Моральная жизнь эпохи позднего путинизма

Моральный выбор сегодня – не фигура речи из прошлого, но этическая грань проходит не по линии, отделяющей человека от государства
Работа на государство не признак ни высокой нравственности, ни аморализма

В советское время существовал суд партии, и он был легитимнее судебной власти. Инженера вызывали на партбюро завода, скрипача – на партбюро консерватории. Решения такого суда в зависимости от периода истории могли нести гибель – а могли только мелкие служебные неприятности.

В позднем СССР по мере ослабления страха перед партийной системой набирал силу неформальный суд равных, и он тоже был легитимнее официального. «Остракизм «своих» был более грозной силой, чем служебные неприятности», – говорят Петр Вайль и Александр Генис в книге «60-е. Мир советского человека». Когда обсуждают публичных людей, сотрудничающих с государством, – от Чулпан Хаматовой до Константина Богомолова, – то это отголоски того самого суда своих.

И партбюро, и суд своих – суды в кавычках. Оба имели отношение не к человеческой или профессиональной состоятельности «подсудимого», а к своеобразно понятой морали. Партия судила за уклонение от текущей партийной линии, за сделки с враждебной идеологией. Архитектор мог пострадать за то, что проект не укладывался в новую стилевую или экономическую программу партии.

Чем ближе к концу СССР, тем сильнее становились свои и слабее – партия и ее идеологические формулы. Свои судили не за сделки с чуждой идеологией, а за сделки с совестью, за мещанство, за карьеризм, за урон братству свободных людей, которым наплевать на государство. Какую сторону ни возьми, а придется признать, что при СССР моральная жизнь была насыщенной, бурной и опасной.

Ее отголоски слышны до сих пор. «Личные дела» одних граждан разбирают наследники партбюро – и тогда предметом разбора становится моральный облик Владимира Сорокина, Бориса Акунина, Алексея Учителя. Личные дела других разбирают наследники своих – и тогда предметом суждения (и осуждения) оказываются публичные люди, решившие работать с государством или поддержать чиновников в их начинаниях. «Глубокой, беспощадно трезвой нам кажется другая идея – если уж ты угодил в систему зла, то есть практически в любую систему, то нечего дергаться: никакую человечность тут не сохранишь. Или ты вне любых систем, или станешь монстром, никуда не денешься. «Вот она, правда о мире и человеке! Ах, как глубоко!» – говорим мы про всякую книгу, которая заново подтверждает эту идею», – писал Григорий Дашевский о романе Василия Гроссмана «Жизнь и судьба». Между тем Гроссман, живший в самые темные времена власти партбюро, видел высшую ценность в мире, продолжает Дашевский, во вспышках человечности, которые случаются вопреки нечеловеческой силе, уничтожающей в людях человеческое.

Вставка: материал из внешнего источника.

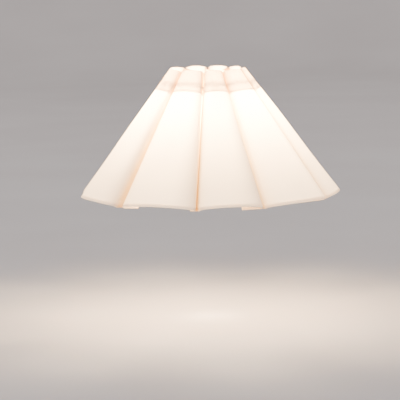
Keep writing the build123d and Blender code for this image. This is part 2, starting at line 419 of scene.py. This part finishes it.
def pleated_layer(name, section, rows, material):
    """A closed skin over a section of (inset, edge) corners; rows divide its long walls."""
    shares = section_shares(section)
    bm = bmesh.new()
    column_of = bm.verts.layers.float.new("column")
    station_of = bm.verts.layers.float.new("station")
    weld_section(bm, section, column_of, station_of)
    for corner, cuts in rows.items():
        wall = [edge for edge in bm.edges
                if round(edge.verts[0][column_of]) == round(edge.verts[1][column_of])
                and {round(vert[station_of]) for vert in edge.verts} == {corner, corner + 1}]
        bmesh.ops.subdivide_edges(bm, edges=wall, cuts=cuts - 1, use_grid_fill=True)
    pattern = bm.loops.layers.uv.new("flat_pattern")
    in_fold = bm.verts.layers.float.new("in_fold")
    share_at = {}
    for vert in bm.verts:
        column = round(vert[column_of])
        # in_fold marks where the painted amber glow goes
        vert[in_fold] = fold_depth(column)
        inset, share = place_on_crease(section, shares, column, vert[station_of])
        low, top = outline_pair(inset)
        push = outward(column) * fullness(column, share)
        vert.co = low[column].lerp(top[column], share) + push
        share_at[vert] = share
    for face in bm.faces:
        face.smooth = True
        columns = [round(vert[column_of]) for vert in face.verts]
        for loop, column in zip(face.loops, columns):
            past_joint = column == 0 and COLUMNS - 1 in columns
            loop[pattern].uv = flat_place(COLUMNS if past_joint else column, share_at[loop.vert])
    for edge in bm.edges:
        places = [vert[station_of] for vert in edge.verts]
        edge.smooth = not (places[0] == places[1] == round(places[0]))
    bmesh.ops.recalc_face_normals(bm, faces=bm.faces[:])
    area = sum(face.calc_area() for face in bm.faces)
    volume = bm.calc_volume()
    print(f"{name}: {len(bm.faces)} faces, {area / 2:.4f} m2 a side,",
          f"{2 * volume / area / MM:.2f} mm thick")
    return finish_piece(name, bm, material)


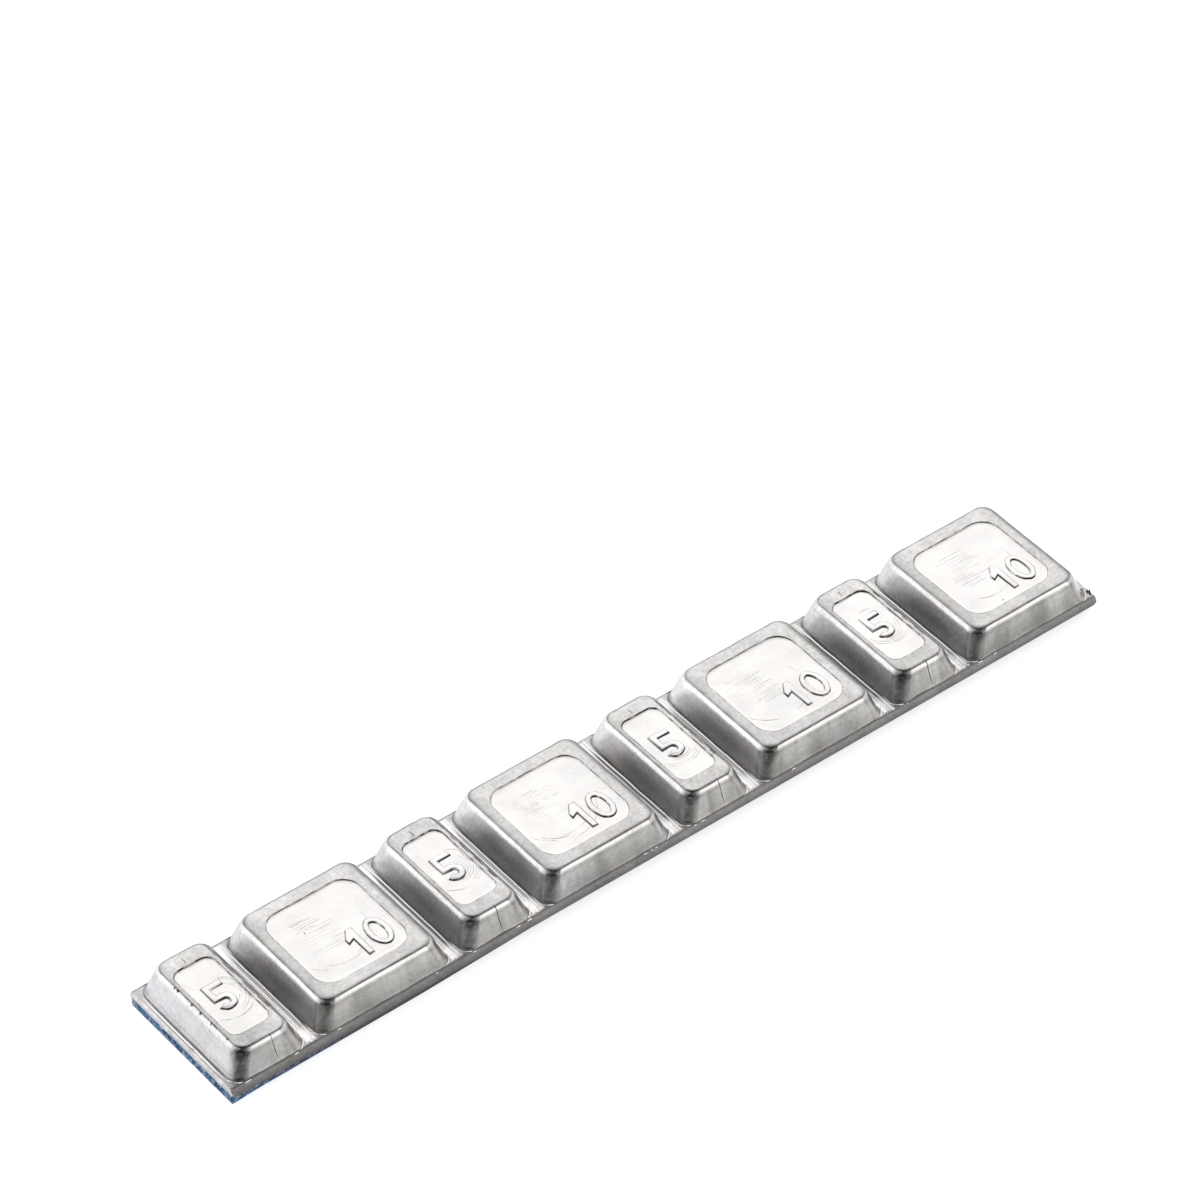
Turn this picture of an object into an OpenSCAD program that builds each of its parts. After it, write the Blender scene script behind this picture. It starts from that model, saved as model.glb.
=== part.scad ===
// Adhesive wheel balance weight: a cast strip of small and large segments on foam tape.
// The origin is under the middle of the strip, on the tape's stuck face. X runs along it and Z up.

/* [Strip] */
// Width across the strip
strip_w = 19; // [16:0.5:24]
// Thickness of the thin flange that joins the segments
flange_t = 1.0; // [0.6:0.1:1.6]
// Corner radius of the flange
flange_r = 0.7; // [0.2:0.1:1.5]
// Number of pairs, each one small and one large segment
pairs = 4; // [1:1:6]
// Flange left clear at each end of the strip
end_ledge = 0.7; // [0.4:0.1:3]
// How far the flange's sloping side stands out from the segments' feet
side_ledge = 0.55; // [0.3:0.05:1.5]
// Share of the flange's thickness that the sloping side takes
side_slope = 0.5; // [0.2:0.05:0.8]
// Bend gap between the feet of two segments
bend_gap = 1.4; // [0.8:0.1:4]

/* [Segments] */
// Foot length of a small segment
small_l = 9.8; // [9:0.1:14]
// Foot length of a large segment
large_l = 18.2; // [16:0.1:26]
// Height of a segment above the flange
segment_h = 3.5; // [2.5:0.1:5]
// How far each end face leans in from the foot to the rounded top edge
end_lean = 1.65; // [1:0.05:1.9]
// How far each side face leans in from the foot to the rounded top edge
side_lean = 1.05; // [0.8:0.05:1.9]
// Corner radius of a segment, seen from above
segment_r = 1.7; // [1:0.1:2.4]
// Radius of the rounded top edges
edge_r = 0.35; // [0.2:0.05:0.6]
// Height of the fillet at the foot of an end face
foot_h = 0.25; // [0.15:0.05:0.8]
// Width of the fillet at the foot of an end face
foot_w = 0.2; // [0.15:0.05:0.8]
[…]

Создание конфликтности вокруг идеи работы на государство выгодно пропагандистам, ведь конфликтность углубляет разделения и позволяет лишний раз сказать, что раз работаешь на режим, то назад дороги нет. Такие вещи, кроме представителей самого режима, мало кто говорит.

Значит ли это, что моральный выбор сегодня – фигура речи из прошлого? Значит ли это, что сотрудничество с государством вообще этически не окрашено? Нет. Просто этическая грань проходит не по линии, отделяющей человека от государства. Работа на государство не признак ни высокой нравственности, ни аморализма. В наше время работа на государство если и залог чего-либо, то высокой неопределенности – можно стать еще богаче, а можно попасть под статью.

И потому не достигает цели ни суд псевдосталинского партбюро, ни суд своих. Достойно прожить, обеспечить семью, вырастить и обучить детей, по возможности не становясь монстром и даже помогая выживать другим, можно и работая за государственные деньги. Тем более что во многих областях выбора у людей нет. А можно прожить совсем недостойно, даже обладая редкой в сегодняшней России привилегией – свободой от государства.